Kopstoot — Geert-Jan Kemme

How Dirk would have enjoyed the chaos on the financial markets this week.
The political and economical collapse of the world, and more especially of Holland, was an important topic of conversation of his as a boulevardier of the Utrechtsestraat, the Frederiksplein and the Amstelveld. The working and living space of his final years.
An important theme that merited indefatigable intellectual devotion in café Oosterling, café Krom and café Marcella. To read all papers but also to study them. Le Monde as chief inspiration. Marking down important passages and making notes that were to be worked into an all-revealing monography.

The marking of passages did have some use for the other, more rushed newspaper readers in those cafés, until it sprawled over all the article’s lines. The great masterpiece wasn’t achieved. But conversation on the topic was carried on unflaggingly. And, the somber tenor of the subject notwithstanding, this with great light-heartedness and buoyancy
In short, we might, in a way, really look forward to it all coming about, the world disintegrating. Not in the last resort as it would also, finally, prove his superior foresight.
But this all-engulfing topic was happily put aside by Dirk when young ladies joined his company or were invited. With an engaging attentiveness he would participate in these ladies` circles. Really radiant he became when in the company of his beloved Gemma.

All these gatherings were unhurriedly but constantly lubricated with “twosomes” (stelletjes). A glass of beer and a gin. A “kopstoot” in café parley, but, to him, a twosome. “Dirk, another drink?” “Yes, Ill have another twosome”. An infraction on the rule of reciprocity in café life.
But for this patriarch of consultancy, the double rate remained the commonest thing in the world.

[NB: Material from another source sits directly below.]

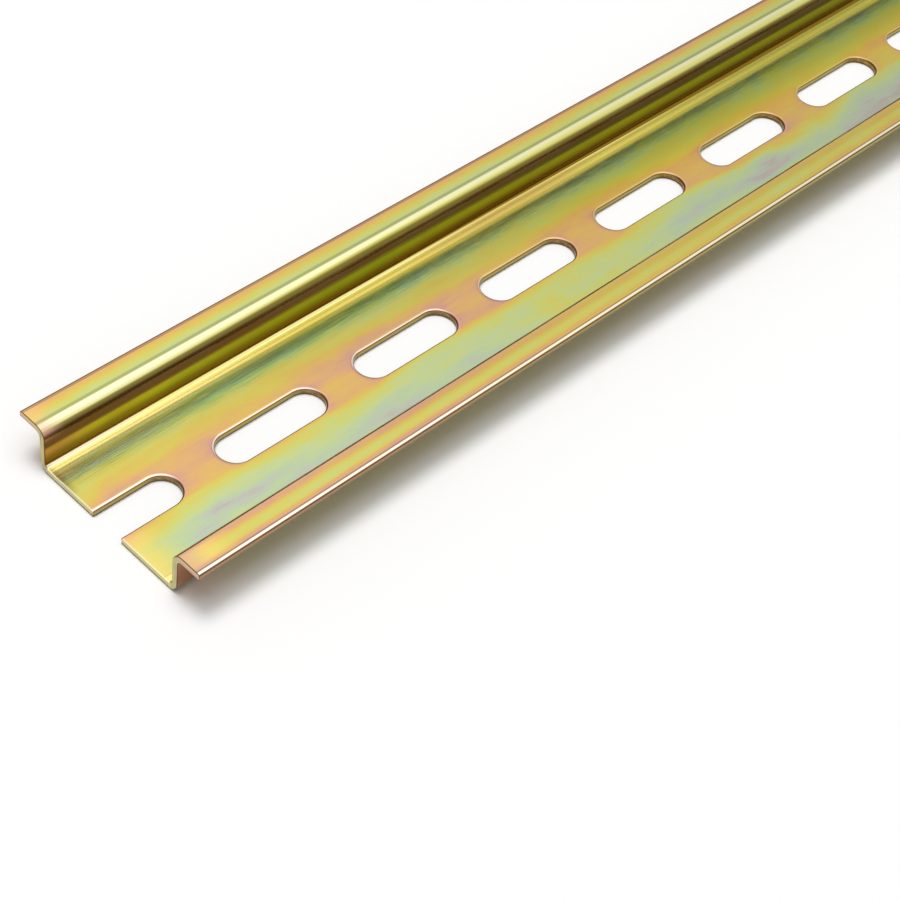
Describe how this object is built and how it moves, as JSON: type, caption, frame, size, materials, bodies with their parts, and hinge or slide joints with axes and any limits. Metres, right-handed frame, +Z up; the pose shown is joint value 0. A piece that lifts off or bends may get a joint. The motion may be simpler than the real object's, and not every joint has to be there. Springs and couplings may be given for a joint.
{
  "type": "din rail",
  "caption": "Slotted top-hat mounting rail in yellow-passivated, zinc-plated steel; it is screwed to a panel, and clip-on electrical devices clip over its lips.",
  "frame": {"origin": "middle of the rail's length and width, on the outer face of the slotted base", "axes": "+X along the rail's length, from the cut end with the deep open slot to the far end; +Y across the width to the lip at the back of the picture; +Z up from the base to the lips"},
  "size_m": [0.3, 0.035, 0.0075],
  "materials": {
    "passivated_zinc": "satin yellow chromate passivation over zinc, iridescent from gold to pink and pale green, fine rolling lines along the length"
  },
  "bodies": {
    "root": {"slotted_rail": "passivated_zinc"}
  },
  "joints": []
}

The last years, things became a little quieter around him. The café population changed and so did he. Walking became more wearisome and his involvement with the great subject subsided a little. One day he asked me to help him clearing his bureau. The piles of notes disappeared in grey sacks. The topics of conversation became more personal and intimate, with a lot of attention for the stories of others, and for his own life story. The troubled relationship with his mother, cooking oil in the Shell laboratory, the land surveying in France, the Horringa revolution in Dutch management consultancy. The Horringa families in Norway and Holland now came lovingly into view. The picture of Hedda, his granddaughter, was all the time shown lovingly to his companions.

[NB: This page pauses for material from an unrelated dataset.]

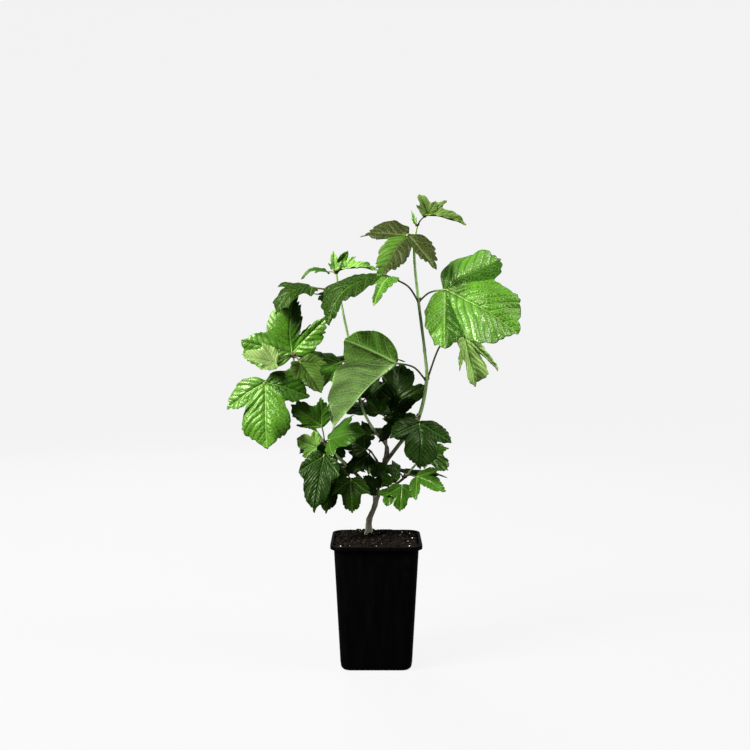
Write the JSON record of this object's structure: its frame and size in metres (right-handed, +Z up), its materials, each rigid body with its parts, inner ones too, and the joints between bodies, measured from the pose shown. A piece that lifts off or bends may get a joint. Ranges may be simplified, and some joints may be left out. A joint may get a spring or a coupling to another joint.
{
  "type": "potted snowball viburnum",
  "caption": "Young snowball viburnum with three leafy shoots, standing in a deep square black nursery pot.",
  "frame": {"origin": "middle of the pot's flat underside", "axes": "+Z up along the pot's upright axis, +X to the right and -Y towards the viewer of the front"},
  "size_m": [0.2844, 0.1668, 0.4672],
  "materials": {
    "pot_plastic": "black moulded plastic, faint sheen",
    "soil": "moist peat-based potting soil with white grains",
    "bark": "thin grey-beige young bark",
    "green_wood": "smooth green to purple-brown young shoots",
    "foliage": "satin, slightly wrinkled green leaves"
  },
  "bodies": {
    "root": {"pot": "pot_plastic", "potting_soil": "soil", "trunk": "bark", "tall_shoot": "green_wood", "middle_shoot": "green_wood", "left_shoot": "green_wood", "centre_twig": "green_wood", "inner_twig": "green_wood", "lower_left_twig": "green_wood", "lower_right_twig": "green_wood", "tall_shoot_crown": "foliage", "tall_shoot_middle_leaves": "foliage", "tall_shoot_low_leaves": "foliage", "middle_shoot_crown": "foliage", "middle_shoot_low_leaves": "foliage", "left_shoot_crown": "foliage", "left_shoot_low_leaves": "foliage", "lower_left_leaves": "foliage", "inner_leaves": "foliage", "centre_leaves": "foliage", "lower_right_leaves": "foliage"}
  },
  "joints": []
}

A couple of weeks ago I dropped in on him in The Schouw, where he was now lodged. In a lonely night he had fallen down and hadn’t been able to get up anymore. He saw it differently. “I couldn’t overcome the pull of gravitation, I couldn’t overcome the pull of gravitation”. A Horringa doesn’t fall, but engages in a struggle with the laws of nature.
“And where from here, Dirk?”, I asked him. “They say I’m in for dementia”. And we had another animated discussion on that subject. Really an interesting new phase of life, to boot, he thought, and certainly for a consultant who is expected to take a somewhat different look at things than his customer. Dementia enables this deconstruction. You’d be crazy not to want to get demented if you have the opportunity. It’s a pity, Dirk, you didn’t get around to this interesting new phase of life. The pull of gravitation, however, that you did beat now.